Angenehm salzig, knackig im Biss und gesund. Während der sogenannte Seespargel in Deutschland nur unter Feinschmeckern bekannt ist, hat er sich in Holland oder Frankreich längst in Supermärkten etabliert. Für den Durchbruch hierzulande könnten der Geologe Julian Engelmann und Landwirt Ken Dohrmann sorgen. Julian lernte die kleine salztolerante Pflanze während seines Studiums in Schottland kennen und als Hobbykoch zu schätzen. Der Geologe war sofort begeistert von ihrer Fähigkeit, dort zu wachsen, wo sich nichts anderes blicken lässt, nämlich auf salzhaltigem Grund: „Durch den Klimawandel wird es vermutlich immer mehr solcher Böden geben.“ Das Thema ließ ihn nicht mehr los und bald auch Ken Dohrmann nicht, der als Landwirt an dieser nachhaltigen Anbaumethode interessiert war. Doch erst mit der Bewerbung auf ein Förderprogramm der EU nahm die „Salifaktur“ an Fahrt auf. Der Anbau ist in Deutschland bislang völlig unbekannt. In dem geförderten Forschungsprojekt „Salzpflanzen aus Sachsen-Anhalt“ werden nun praxistaugliche Erkenntnisse zu der Kultur gesammelt.

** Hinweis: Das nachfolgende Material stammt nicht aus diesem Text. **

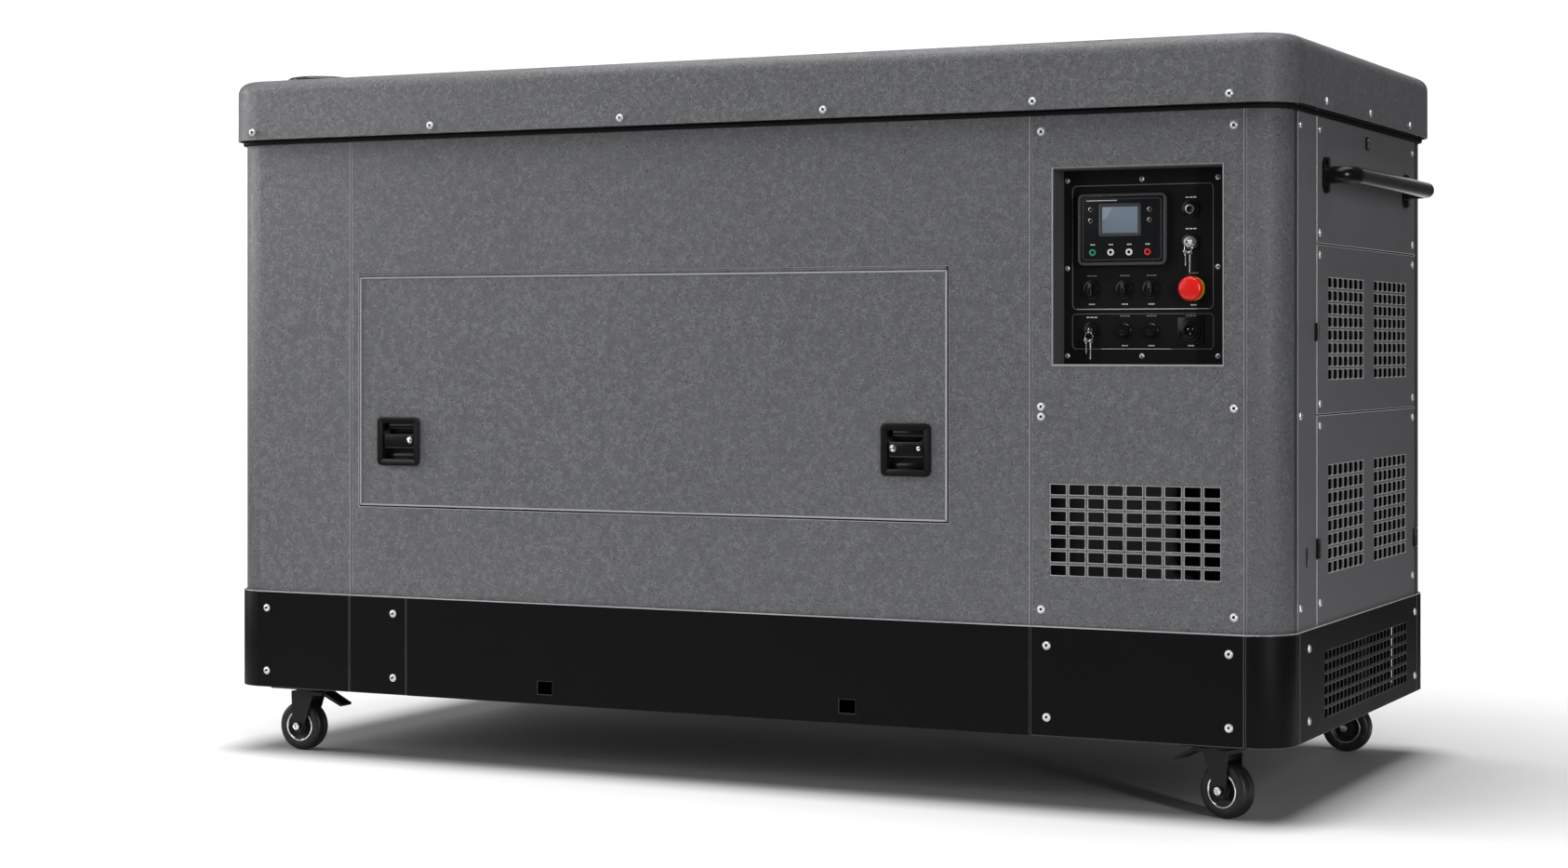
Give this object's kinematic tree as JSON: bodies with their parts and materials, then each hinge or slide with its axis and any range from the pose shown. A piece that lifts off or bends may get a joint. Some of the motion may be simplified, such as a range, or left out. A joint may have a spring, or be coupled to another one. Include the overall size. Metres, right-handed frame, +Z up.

Im Frühjahr 2020 begann die Pionierarbeit, eine Küstenpflanze im Binnenland anzubauen in einem alten Gewächshaus in Burg. Das Salz, das die Pflanze benötigt, ist ein Nebenprodukt des Bergbaus und mit dem Kaliwerk Zielitz entsteht der Dünger praktisch vor der Haustür. Doch trotz günstiger Ausgangsbedingungen standen die Seespargel-Anbauer vor Herausforderungen, die viel Experimentierfreude verlangte. Ein komplett neues Anbausystem, eine eigene Bewässerungs- und Erntetechnik mussten her. Angebaut wird nach ökologischen Maßstäben. Doch nicht zuletzt braucht es Abnehmer für das noch weitgehend unbekannte Kraut. Dabei bekamen Ken und Julian regionalen Rückenwind von der Pilzmanufaktur, Frau Ernas Unverpacktladen oder Botanica. Bei der Magdeburger Marktschwärmerei sind sie involviert und mittlerweile arbeiten sie auch mit internationalen Erzeugern zusammen.

Eine Seespargel-Saison geht von März bis Oktober. Ab Spätherbst wird der Spargel zu „SALS“ verarbeitet, einer gesünderen Variante des herkömmlichen Salzes, welche mit ihrem nur halb so großen Natriumanteil die Anfälligkeit für

Bluthochdruck und Herz-Kreislauf-Probleme senkt. Der Salzpflanzenanbau ist eine Nische, die noch viel zu unerforscht und gleichzeitig unglaublich zukunftsrelevant ist. Ken und Julian sind sich sicher: „Wenn nicht jetzt, wann dann?“. Und wer, wenn nicht sie?